The truth is that Germany is not a net contributor to Europe, but a net winner from Europe. Of course we provide more tax income for the European budget than we get back out of the European funding programmes. But that is just a small part of the equation. We export almost 60 percent of our goods and services to the European Union, and not even 10 percent to China (and the USA). Millions of jobs depend on the people in other EU states being well enough off to afford our products – because they are not cheap, thank goodness, owing to their high quality and the relatively high wages paid. So every euro we pay into the EU budget comes back to us – directly or indirectly – several times over. Investment in Europe’s future is always also an investment in the prosperity and well‑being of our own children and grandchildren.
The alleged renunciation of sovereignty by the nation‑states for the process of European integration is another false tale. In truth, Europe is giving us Europeans back the sovereignty which we would be completely unable to maintain as nation‑states in the world of the 21st century, in which Asia, Latin America and Africa are growing and we Europeans are shrinking.
Here’s another, similar, story: over the past few years, we have urged partner states please to do the same as Germany and to combine social reforms with the reduction of government deficits. The truth is: precisely that is what we did not do. No, first we implemented the necessary reforms in the country – think of SPD Chancellor Gerhard Schröder’s Agenda 2010 – and during that time in fact incurred more debts that the European budget rules allowed. Because we knew that drastic cuts would hamper economic growth and increase unemployment. Instead, in parallel to the difficult social reform, we invested massively in all‑day schools, in renewable energy, and in research and development. As a result, we came through the crisis better than everyone else, and today we can reduce our debts and easily observe the European stability rules. Why do we disguise this experience and recommend solutions to our neighbours that demonstrably lead to higher unemployment and thus, in the end, to mounting debts? At its core, this must mean that we stop reducing European stability to a pure austerity policy. Anyone reforming his country must be able to get more time to cut deficits and help with investment.
Of course, there is fake news like this not only in Germany, but also in our neighbouring countries, often about us. But it is not Germany’s fault that impenetrable tax and judicial systems, and corruption and bureaucratic failure, elsewhere lead to an unwillingness to invest and thus to poorer growth.
Quite simply, anyone who wants approval for Europe must not tell the wrong stories. Europe’s largest economy, most populous member state and the biggest beneficiary of European integration – Germany – has a very special responsibility for ensuring that the correct European story is told.

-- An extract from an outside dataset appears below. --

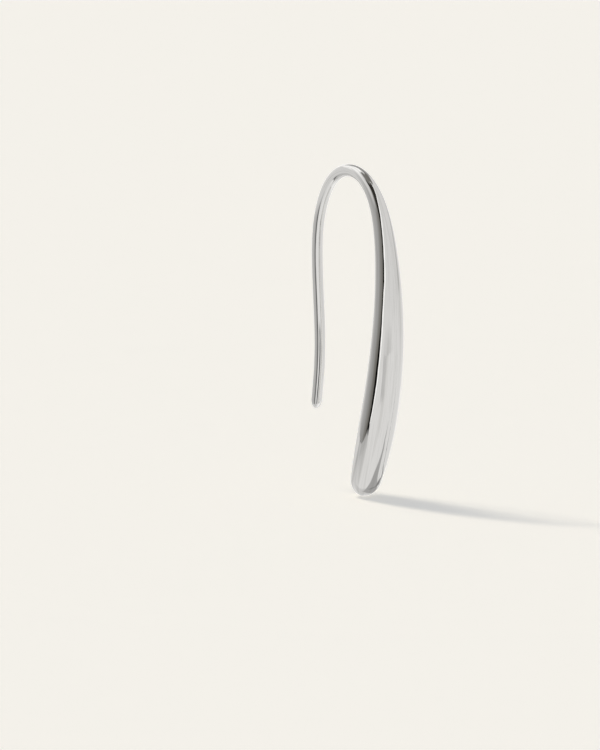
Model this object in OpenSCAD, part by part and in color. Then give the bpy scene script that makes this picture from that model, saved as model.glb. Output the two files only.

That is why it is important to reject false narratives. Germany can do that. Our direct contribution to the EU budget outstrips direct returns by 14‑15 billion euros net on average per year. That’s a lot of money, no doubt about it. But anyone who looks at the items of expenditure in the Federal budget will quickly see that this sum is – in comparison – not hugely relevant for us. At least not if you add all the big showpiece speeches about the importance of Europe into the equation. And some partners, such as Sweden or the Netherlands, contribute considerably more than us, per capita.
So how about doing something completely unheard of in the next debate about Europe’s finances? Instead of fighting for a reduction in our contributions to the European Union, why not signal our willingness to pay even more? To invest in Europe, because to do so is to invest in our own future and that of our children and grandchildren? Because we will only have a voice in the world of tomorrow if it is a single European voice.
Massive investment in Europe – in education, in research and development, in the world’s most modern digital infrastructure, and in growth and jobs – would be something the rest of Europe has not heard from the German political scene for a long time. And we would then also speak, by the way, about the conditions under which we might be able to increase our investment in Europe: it is not about more of the same Europe, it’s about a better, stronger Europe, with a common foreign policy, a common security and defence policy, European border management and a single market which will become a social market economy. And we will also have to talk about a different tax policy. It cannot be the case that every independent local baker has to pay higher tax rates than big companies like Starbucks, Amazon or Apple. Just because tax dumping can take place in a legal way in Europe. Last but certainly not least, financial solidarity in Europe must of course go hand in hand with political solidarity for Europe and our shared values.
Narratives make policies, policies make narratives. I want to fight to ensure that they are the right narratives for our Europe, not fake news.